Edifício Alda Cardoso Linhares: Avenida Rui Barbosa, 2055 - Aldeota. Registro de risco de desabamento em 2024.
Edifício Antônio Cardoso Linhares Neto: Rua Leonardo Mota, 2210 - Dionísio Torres. Registro de risco de desabamento em 2023.
Edifício Luis Linhares II: Rua Padre Valdevino, 1515 - Aldeota. Registro de risco de desabamento em 2023.
Edifício Luís Linhares: Rua Joaquim Alves, 261 - Meireles. Registro de risco de desabamento em 2019.
Prédios sob risco de desabamento em Fortaleza
Arte g1
Os relatos dos moradores dão conta de problemas graves nos cinco prédios e também em outros administrados pela mesma construtora na capital.
Situados em bairros nobres da capital, como Aldeota, Meireles, Dionísio Torres e Joaquim Távora, os edifícios continuam com unidades para alugar e contam com taxas condominiais custando, em média, R$ 500.
Dentre os problemas que causam temor pela segurança, estão: elevadores que quebram constantemente ou deixam pessoas presas, paredes com infiltrações, vazamentos de água e pedaços do revestimento externo caindo em áreas onde as pessoas circulam.
O que diz a construtora
Em nota aos moradores, a Construtora e Imobiliária SAD afirma que iniciou, nesta terça-feira (22), um processo de inspeção técnica em suas construções.
“Para isso, realizamos uma criteriosa seleção de engenheiros civis especializados em patologias construtivas, garantindo que as avaliações sejam conduzidas com o mais alto padrão técnico e ético”, diz o texto.

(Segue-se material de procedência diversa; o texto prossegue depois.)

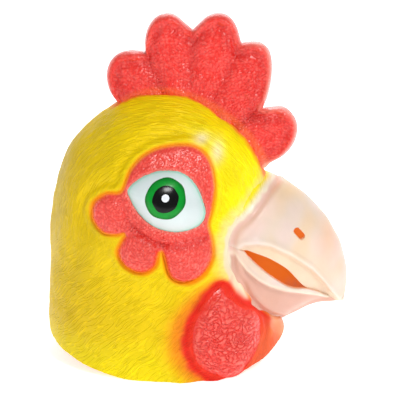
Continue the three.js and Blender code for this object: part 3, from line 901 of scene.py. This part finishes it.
def patch_height(x, z, rho):
    inside = -from_outline(x, z, patch_ring)
    eye = from_outline(x, z, eye_ring)
    lower = smooth(158, 140, z - 0.25 * (x - 30)) * smooth(4, 12, eye)
    height = 2.4 * smooth(0, 5, inside) ** 0.6 - 1.0 + 1.2 * lower * smooth(0, 13, inside) ** 0.7
    for lobe_x, lobe_z, reach in ((-26.5, 174, 18), (4.5, 134, 21), (54.5, 128, 26)):
        away = np.hypot(x - lobe_x, z - lobe_z) / reach
        height += 5.0 * np.sqrt(np.clip(1 - away**2, 0, 1)) * smooth(0, 5, inside) * smooth(6, 12, eye)
    height += 1.6 * bump(eye - 3.5, 3.2) + 1.0 * smooth(180, 215, z) * smooth(3, 9, eye)
    height -= 2.4 * bump(eye - 13.5, 2.6) * smooth(175, 160, z) * smooth(3, 8, inside)
    height -= 2.2 * smooth(1, -3, eye)
    grain = np.stack([x, 0 * x, z], -1)
    return height + 1.1 * pebbles(grain, 4.6, 51) * smooth(1, 6, inside) + 0.5 * waves(grain, 14, 52)


def eye_patch(side):
    ring = curve_through(PATCH_RING, True, 440)
    piece = fan_pad(side_name("red_patch", side), side, ring, PATCH_CENTRE, 130, patch_height)
    where, x, z = spots(piece)
    inside = -from_outline(x, z, patch_ring)
    eye = from_outline(x, z, eye_ring)
    grain = pebbles(np.column_stack([x, 0 * x, z]), 4.6, 51)
    paint = np.tile(CORAL, (len(where), 1))
    # painted shade: deep red in the creases between the pebbles
    paint = tint(paint, 0.75 * (1 - grain), RED_IN_PAINTED_SHADE)
    # a pale coral tone over the whole patch, and a painted highlight on the tops of the pebbles
    paint = tint(paint, 0.16 + 0.34 * smooth(0.8, 1.0, grain), PALE_CORAL_AND_HIGHLIGHT)
    # painted shade: deep red in the groove below the eye
    paint = tint(paint, 0.6 * bump(eye - 13, 4) * smooth(185, 160, z), RED_IN_PAINTED_SHADE)
    paint = tint(paint, 0.45 * smooth(3, 0, eye), PALE_CORAL_AND_HIGHLIGHT)
    paint = tint(paint, smooth(3.2, 0.3, inside), ORANGE)
    store(piece, "paint", paint)
    return finished(piece, red_latex, "head", "red_latex", side_name("eye_patch", side))


def eye_height(x, z, rho):
    return 0.6 + 12.2 * np.clip(1 - rho**2.3, 0, 1) ** 0.85


def eye_share(x, z):
    """0 at the eye's middle, 1 on its outline, for any place inside it."""
    angle = np.arctan2(z - EYE_CENTRE[1], x - EYE_CENTRE[0])
    ring_angle = np.arctan2(eye_ring[:, 1] - EYE_CENTRE[1], eye_ring[:, 0] - EYE_CENTRE[0])
    ring_reach = np.hypot(eye_ring[:, 1] - EYE_CENTRE[1], eye_ring[:, 0] - EYE_CENTRE[0])
    order = np.argsort(ring_angle)
    reach = np.interp(angle, ring_angle[order], ring_reach[order], period=2 * math.pi)
    return np.hypot(x - EYE_CENTRE[0], z - EYE_CENTRE[1]) / reach


def eye_white(side):
    ring = curve_through(EYE_RING, True, 200)
    piece = fan_pad(side_name("eyeball", side), side, ring, EYE_CENTRE, 60, eye_height)
    where, x, z = spots(piece)
    rho = eye_share(x, z)
    paint = np.tile(colour(214, 226, 226), (len(where), 1))
    paint = tint(paint, 0.3 * smooth(0.75, 0.95, rho), colour(160, 216, 196))
    paint = tint(paint, 0.7 * bump(rho - 0.955, 0.025), colour(120, 206, 176))
    store(piece, "paint", paint)
    return finished(piece, eye_gloss, "head", "eye_white_paint", side_name("eye_white", side))


def eye_round(name, node, slot, side, centre, radius, lift, shades, seed):
    """A thin painted round that follows the eyeball, with a slightly uneven hand-painted edge."""
    angle = np.linspace(0, 2 * math.pi, 120, endpoint=False)
    draw = np.random.default_rng(seed)
    wobble = sum(draw.uniform(-0.16, 0.16) * np.sin(k * angle + draw.uniform(0, 6)) for k in range(2, 9))
    reach = radius + wobble * radius / 14
    ring = np.column_stack([centre[0] + reach * np.cos(angle), centre[1] + reach * np.sin(angle)])

    def height(x, z, rho):
        return eye_height(x, z, eye_share(x, z)) + lift * np.clip(1.02 - rho**6, 0, 1) ** 0.5

    def under(x, z):
        return eye_height(x, z, eye_share(x, z)) - 0.5

    piece = fan_pad(side_name(name, side), side, ring, centre, 24, height, under)
    where, x, z = spots(piece)
    radial = np.hypot(x - centre[0], z - centre[1]) / radius
    paint = np.tile(shades[0], (len(where), 1))
    paint = tint(paint, 0.7 * smooth(0.82, 1.0, radial), shades[1])
    paint = tint(paint, 0.3 * np.clip(waves(where, 7, seed), 0, 1), shades[1])
    store(piece, "paint", paint)
    return finished(piece, eye_gloss, "head", slot, side_name(node, side))


def wattle_wrinkles(grain):
    return pebbles(grain * [0.8, 1, 1.1] + waves(grain, 22, 61)[..., None] * 2, 6, 62)


def wattle_height(x, z, rho):
    inside = -from_outline(x, z, wattle_ring)
    grain = np.stack([x, 0 * x, z], -1)
    wrinkle = wattle_wrinkles(grain)
    body = 8.5 * smooth(0, 20, inside) ** 0.6 - 1.0
    return body + (1.9 * wrinkle + 0.5 * pebbles(grain, 3, 63)) * smooth(1, 9, inside)


def wattle(side):
    ring = curve_through(WATTLE_RING, True, 320)
    piece = fan_pad(side_name("red_wattle", side), side, ring, WATTLE_CENTRE, 110, wattle_height)
    where, x, z = spots(piece)
    inside = -from_outline(x, z, wattle_ring)
    wrinkle = wattle_wrinkles(np.column_stack([x, 0 * x, z]))
    paint = np.tile(CORAL, (len(where), 1))
    # painted shade: deep red in the creases between the wrinkles
    paint = tint(paint, 0.7 * (1 - wrinkle), RED_IN_PAINTED_SHADE)
    # a pale coral tone over the whole wattle, and a painted highlight on the wrinkle tops
    paint = tint(paint, 0.12 + 0.4 * smooth(0.75, 1, wrinkle), PALE_CORAL_AND_HIGHLIGHT)
    paint = tint(paint, 0.8 * smooth(7, 0, inside), colour(232, 44, 24))
    store(piece, "paint", paint)
    return finished(piece, red_latex, "head", "red_latex", side_name("wattle", side))


# ------------------------------------------------------------------ comb
COMB_LOBES = [
    [(-19.8, 271.5), (-26, 280.8), (-32, 290), (-34.8, 304), (-32.4, 316.5), (-26, 325.5), (-16.7, 330.6),
     (-5.7, 332.1), (6.7, 330.6)],
    [(6.7, 330.6), (7.2, 346), (11.9, 359), (20, 367.4), (31.2, 370.6), (40.2, 368), (49.3, 360.4),
     (57.4, 353.7)],
    [(57.4, 353.7), (65.6, 361.5), (72.8, 367.4), (81.9, 370.6), (91.5, 369.6), (99.5, 363.5), (104.5, 354.5),
     (107.3, 345), (108.9, 339.8)],
    [(108.9, 339.8), (118, 341.2), (128, 340.6), (136.4, 335), (140.6, 325.5), (141.8, 312), (140.6, 298),
     (137.3, 283), (132.6, 271)],
    [(132.6, 271), (143.3, 272.2), (154.3, 272.4), (162.8, 266.6), (169.1, 256), (170, 244), (165.4, 230.8),
     (155.4, 219.4), (142.5, 211.8), (137.9, 207)],
]
COMB_HEART = (50, 225)
COMB_HALF_THICKNESS = 15.5


def comb_edge(columns):
    """The lobed outline as seen from the comb's heart, evenly stepped around it."""
    upper = np.vstack([curve_through(lobe, False, 70)[:-1] for lobe in COMB_LOBES] + [[COMB_LOBES[-1][-1]]])
    lower = np.array([(100, 190), (50, 195), (0, 215), (-20, 250)])
    ring = np.vstack([upper, lower])
    closed = np.vstack([ring, ring[:1]])
    run = np.concatenate([[0], np.cumsum(np.linalg.norm(np.diff(closed, axis=0), axis=1))])
    wanted = np.linspace(0, run[-1], columns, endpoint=False)
    return np.column_stack([np.interp(wanted, run, closed[:, k]) for k in range(2)])


def valley_lines():
    """From each notch between two lobes, a little over half the way to the comb's heart."""
    notches = [lobe[0] for lobe in COMB_LOBES[1:]]
    return [[(x, z), (0.45 * x + 0.55 * COMB_HEART[0], 0.45 * z + 0.55 * COMB_HEART[1])] for x, z in notches]


def comb_skin():
    rows, columns = 120, 560
    edge = comb_edge(columns)
    rho = np.linspace(0, 1, rows + 1)[1:, None] ** 0.85
    x = COMB_HEART[0] + rho * (edge[:, 0] - COMB_HEART[0])
    z = COMB_HEART[1] + rho * (edge[:, 1] - COMB_HEART[1])
    reach = np.hypot(edge[:, 0] - COMB_HEART[0], edge[:, 1] - COMB_HEART[1])
    inside = (1 - rho) * reach
    round_edge = np.clip(1 - (1 - np.clip(inside / 11, 0, 1)) ** 2.2, 0, 1) ** 0.5
    valley = sum(bump(from_line(x, z, line), 7) * smooth(95, 25, inside) for line in valley_lines())
    rim = bump(inside - 5, 4)
    grain = np.stack([x, 0 * x, z], -1)
    plain = COMB_HALF_THICKNESS * (0.78 + 0.22 * smooth(120, 40, rho * reach)) - 3.4 * np.clip(valley, 0, 1)
    plain += 1.6 * rim - 1.7 * bump(inside - 14, 5)
    parts = []
    for side in (-1, 1):
        rough = 1.5 * pebbles(grain, 4.4, 71 + side) + 1.1 * waves(grain, 20, 75 + side)
        parts.append(side * np.maximum((plain + rough * smooth(0, 8, inside)) * round_edge, 0.0))
    right = np.stack([x, parts[0], z], -1)
    left = np.stack([x, parts[1], z], -1)[::-1][1:]
    points = np.concatenate([right, left])
    heart_y = COMB_HALF_THICKNESS
    piece = closed_rings("comb", points, apex=(COMB_HEART[0], -heart_y, COMB_HEART[1]))
    piece = combine(piece, "DIFFERENCE", hood_form("under_comb", -2.4))
    where = points_of(piece)
    x, y, z = where.T
    outline = edge[np.hypot(*(edge - COMB_HEART).T) > 40]
    inside = from_line(x, z, outline[outline[:, 1] > 204])
    grain = pebbles(np.column_stack([x, 0 * x, z]), 4.4, 70)
    root = from_line(x, z, root_line)
    valley = np.max([bump(from_line(x, z, line), 6) for line in valley_lines()], axis=0)
    front = smooth(104, 128, x)
    paint = np.tile(CORAL, (len(where), 1))
    # painted shade in the creases between the pebbles and a painted highlight on their tops
    paint = tint(paint, 0.5 * (1 - grain), RED_IN_PAINTED_SHADE)
    paint = tint(paint, 0.25 * smooth(0.75, 1, grain), PALE_CORAL_AND_HIGHLIGHT)
    # painted shade: darker red down the valleys between the lobes
    paint = tint(paint, 0.25 * valley * smooth(90, 30, inside), DARKER_RED_IN_PAINTED_SHADE)
    # painted reflection: pale coral along the comb's rounded edge, strongest at the front
    paint = tint(paint, (0.25 + 0.5 * front) * smooth(8, 2, inside), PALE_CORAL_AND_HIGHLIGHT)
    # painted shade: darker red in the groove inside the comb's rim
    paint = tint(paint, 0.28 * bump(inside - 13, 5), DARKER_RED_IN_PAINTED_SHADE)
    paint = tint(paint, 0.8 * smooth(9, 2, root), colour(250, 96, 40))
    paint = tint(paint, 0.6 * bump(np.hypot(x - 137, z - 208), 7), PINK_CREAM)
    store(piece, "paint", paint)
    finished(piece, red_latex, None, "red_latex", "comb_skin", "comb_foam_core")
    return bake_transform(piece)


# ------------------------------------------------------------------ studio
def studio():
    profile = []
    for t in np.linspace(0, 1, 40):
        if t < 0.45:
            profile.append((-9000 + t / 0.45 * 10500, 0))
        elif t < 0.75:
            bend = (t - 0.45) / 0.3 * math.pi / 2
            profile.append((1500 + 900 * math.sin(bend), 900 - 900 * math.cos(bend)))
        else:
            profile.append((2400, 900 + (t - 0.75) / 0.25 * 2600))
    points = np.array([[x, y, z - 0.2] for y, z in profile for x in (-14000, 14000)])
    sweep = make_object("studio_sweep", points, grid_faces(len(profile), 2))
    sweep.data.polygons.foreach_set("use_smooth", [True] * len(sweep.data.polygons))
    paper = bpy.data.materials.new("pale_paper")
    paper.use_nodes = True
    shader = paper.node_tree.nodes["Principled BSDF"]
    shader.inputs["Base Color"].default_value = (0.93, 0.93, 0.93, 1)
    shader.inputs["Roughness"].default_value = 0.9
    shader.inputs["Emission Color"].default_value = (1, 1, 1, 1)
    shader.inputs["Emission Strength"].default_value = 0.62
    sweep.data.materials.append(paper)
    for name, place, size, power in (
        ("key_light", (900, -1200, 1500), 0.4, 17),
        ("fill_light", (-1300, -1300, 700), 1.4, 4),
        ("back_light", (200, 1500, 1700), 1.4, 9),
    ):
        lamp = bpy.data.lights.new(name, "AREA")
        lamp.size = size
        lamp.energy = power
        light = bpy.data.objects.new(name, lamp)
        light.location = Vector(in_frame(place))
        aim = Vector(in_frame((60, 0, 170))) - light.location
        light.rotation_euler = aim.to_track_quat("-Z", "Y").to_euler()
        bpy.context.scene.collection.objects.link(light)
    world = bpy.data.worlds.new("studio_air")
    world.use_nodes = True
    world.node_tree.nodes["Background"].inputs["Color"].default_value = (1, 1, 1, 1)
    world.node_tree.nodes["Background"].inputs["Strength"].default_value = 0.36
    bpy.context.scene.world = world
    bpy.context.scene.view_settings.view_transform = "Standard"


def camera():
    aim = Vector(in_frame((65, 1, 168.5)))
    azimuth, elevation, distance = math.radians(1.2), math.radians(13.2), 1.0023
    back = Vector((math.sin(azimuth) * math.cos(elevation), -math.cos(azimuth) * math.cos(elevation),
                   math.sin(elevation)))
    lens = bpy.data.cameras.new("camera")
    lens.lens = 36 / 0.44
    lens.sensor_width = 36
    view = bpy.data.objects.new("camera", lens)
    view.location = aim + back * distance
    view.rotation_euler = (-back).to_track_quat("-Z", "Y").to_euler()
    bpy.context.scene.collection.objects.link(view)
    bpy.context.scene.camera = view


camera()
studio()
for side in (-1, 1):
    hood_half(side)
    eye_patch(side)
    eye_white(side)
    green = (colour(0, 146, 42), colour(0, 96, 30))
    eye_round("green_iris", "iris", "eye_green_paint", side, IRIS_CENTRE, 20, 0.35, green, 81)
    black = (colour(4, 4, 5), colour(9, 10, 11))
    eye_round("black_pupil", "pupil", "eye_black_paint", side, IRIS_CENTRE, 13.8, 0.6, black, 82)
    white = (colour(232, 236, 242), colour(208, 214, 222))
    eye_round("white_dot", "catchlight", "eye_white_paint", side, (33, 194), 4.2, 0.85, white, 83)
    wattle(side)
beak_half(True)
beak_half(False)
comb_skin()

“Informamos que todos os edifícios com alegações de risco estrutural já foram vistoriados por essa equipe. Os relatórios preliminares indicam que não há evidências de risco à segurança estrutural das edificações inspecionadas. Ressaltamos que os laudos técnicos completos serão prontamente encaminhados à Defesa Civil, juntamente com os planos de ação para a correção de eventuais patologias identificadas”, complementa a nota assinada por Antônio Cardoso Linhares, proprietário da empresa.

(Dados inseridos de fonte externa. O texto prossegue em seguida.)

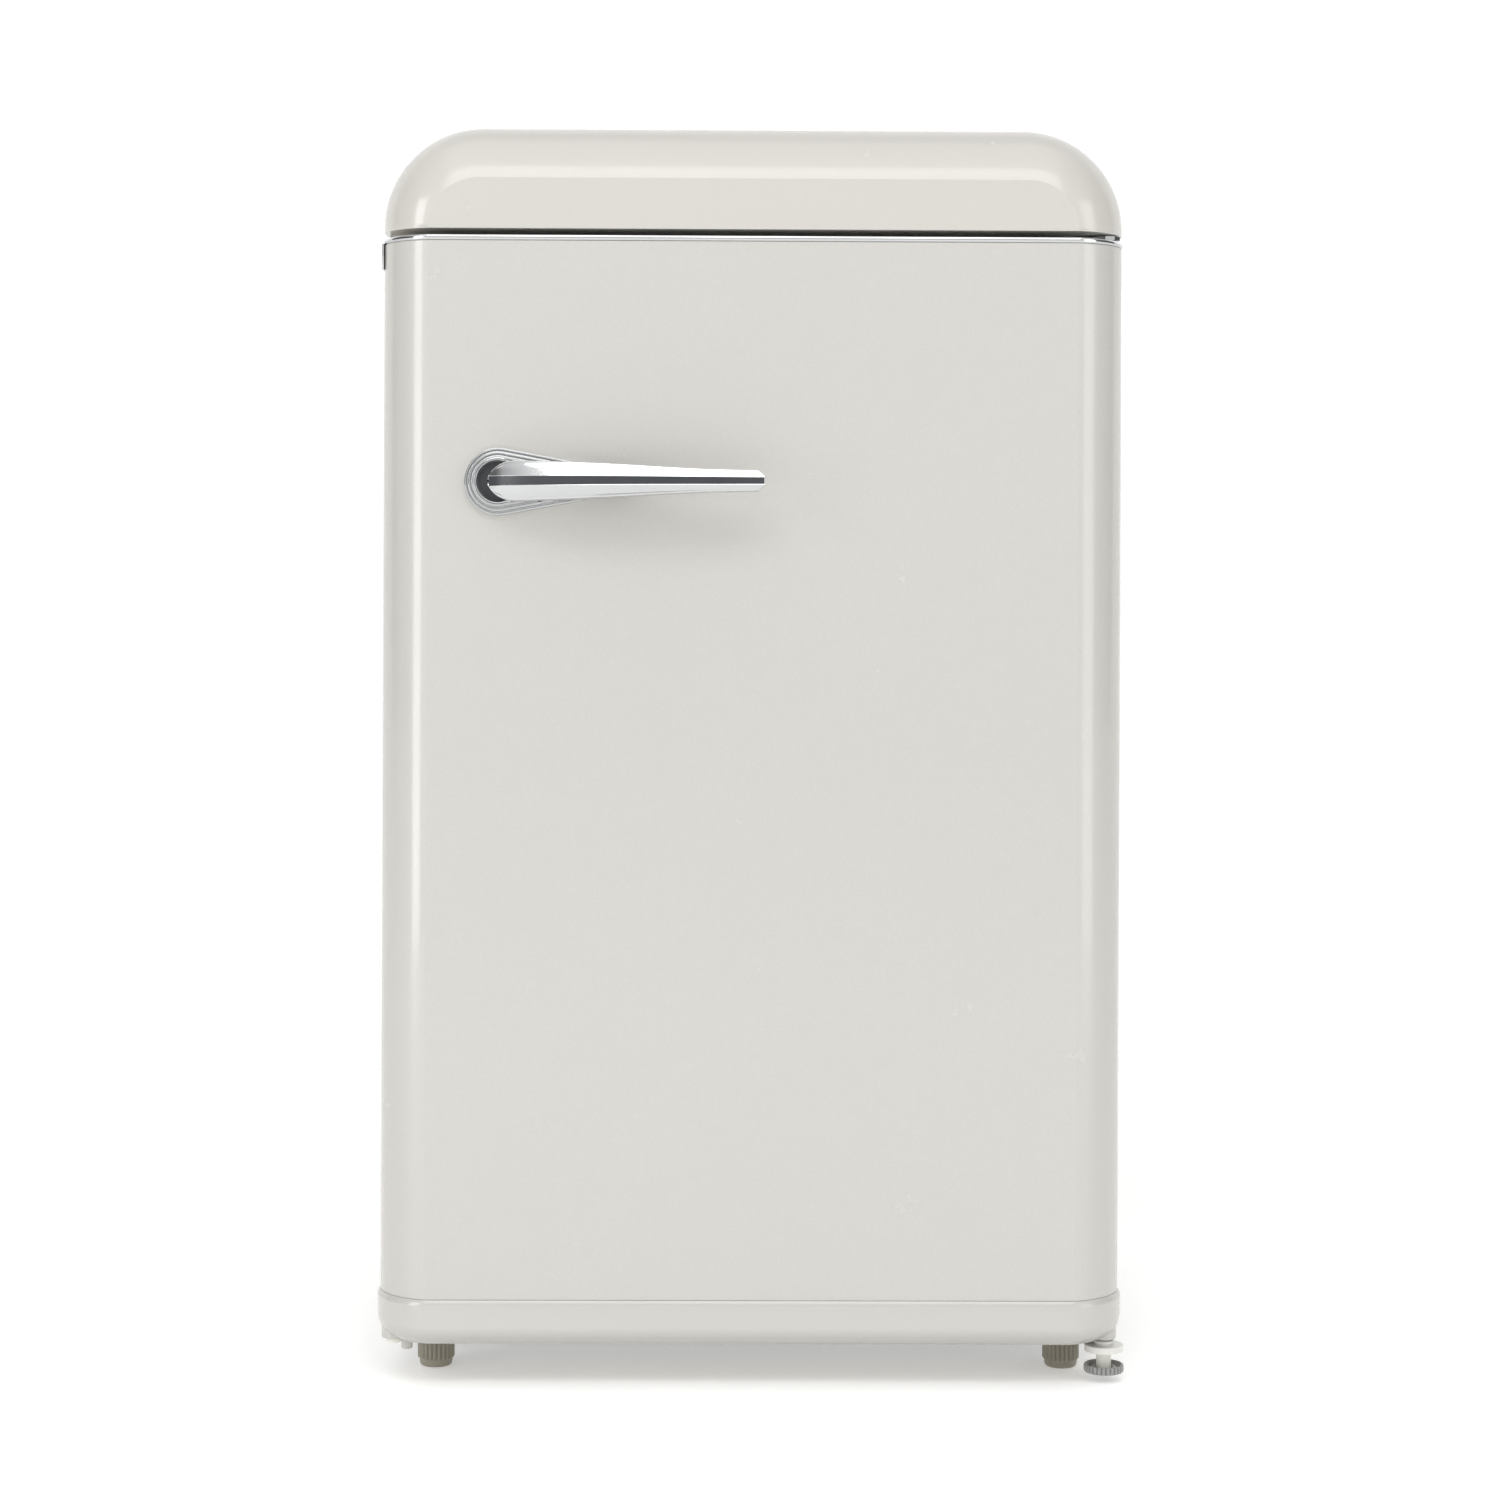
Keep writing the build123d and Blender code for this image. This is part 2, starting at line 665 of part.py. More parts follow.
def ribbed_knob(x, depth):
    """Fluted knob standing on a smooth, slightly narrower pad."""
    with BuildPart() as knob:
        with BuildSketch(level(KNOB_STEP)):
            with Locations((x, y_at(depth))):
                Circle(FOOT_RADIUS)
                with PolarLocations(FOOT_RADIUS + 0.3, RIB_COUNT):
                    Circle(1.0, mode=Mode.SUBTRACT)
        extrude(amount=KNOB_TOP - KNOB_STEP)
        with BuildSketch(level(0)):
            with Locations((x, y_at(depth))):
                Circle(FOOT_RADIUS - 1.4)
        extrude(amount=KNOB_STEP)
        fillet(knob.faces().sort_by(Axis.Z)[0].edges(), radius=2)
        add(
            post(x, depth, (KNOB_TOP - STUD_DIP - 0.1, KNOB_TOP + 1), STUD_RADIUS + 0.1),
            mode=Mode.SUBTRACT,
        )
    return knob.part


def stud(x, depth):
    """Plain stud at the thread's outer diameter, with a chamfered tip."""
    with BuildPart() as rod:
        add(post(x, depth, (KNOB_TOP - STUD_DIP, STUD_TOP), STUD_RADIUS))
        chamfer(rod.faces().sort_by(Axis.Z)[-1].edges(), length=0.8)
    return rod.part


for side_name, side in (("left", -1), ("right", 1)):
    write(ribbed_knob(side * FOOT_X, FOOT_DEPTH), f"{side_name}_foot_knob")
    write(stud(side * FOOT_X, FOOT_DEPTH), f"{side_name}_foot_stud")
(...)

Prédios fora da lista também geram preocupações
Problemas nos elevadores são reclamações constantes no Edifício Vera Cavalcante Linhares, em Fortaleza
Arquivo Pessoal
Falta de água, elevadores com falhas, buracos no teto e alagamentos em dias de chuva são problemas relatados no Edifício Vera Cavalcante Linhares, também administrado pela SAD.
Para o cabeleireiro Artur Felipe, de 32 anos, que vive de aluguel no prédio, a sensação é de também estar em risco. Isso porque os problemas se assemelham aos relatados por quem mora nos prédios que receberam notificações da Defesa Civil.
“A estrutura é decadente mesmo, e aí a gente tem medo. Porque a gente já mandou e-mail, a gente tira foto, a gente faz vídeo, já teve morador aqui que foi lá [na sede da imobiliária]... E a gente não vê nada acontecendo”, afirma.
O prédio fica na rua Gonçalves Ledo, quase em frente ao Mercado dos Pinhões. Imagens feitas por locatários mostram pedaços de forro caindo, elevadores com botão faltando, goteiras e vazamentos molhando os carros estacionados na garagem.
No local, uma ação dos moradores é alertar os clientes que chegam para visitar os apartamentos colocados para alugar.
Moradores registram rachaduras e buracos no forro do edifício Papaitio, no bairro Joaquim Távora
Arquivo Pessoal
Um inquilino do edifício Papaitio, no bairro Joaquim Távora, também afirma que a sensação de abandono é comum entre os moradores. Em imagens do prédio repassadas à reportagem, é possível ver paredes e tetos com infiltrações, grandes rachaduras e pedaços que já chegaram a desabar.
“Eu estou contando os dias para o meu contrato [de aluguel] terminar porque não é fácil. Aí quando a gente vai reclamar, eles simplesmente dizem: ‘Se mude se não tá gostando, vá para outro canto’.
Morando há três anos no edifício, ele comenta que nunca soube de uma inspeção predial realizada nos últimos anos.
Conforme o morador, outros locatários buscam se organizar para entrar com processos judiciais contra a empresa por conta das falhas na manutenção do prédio.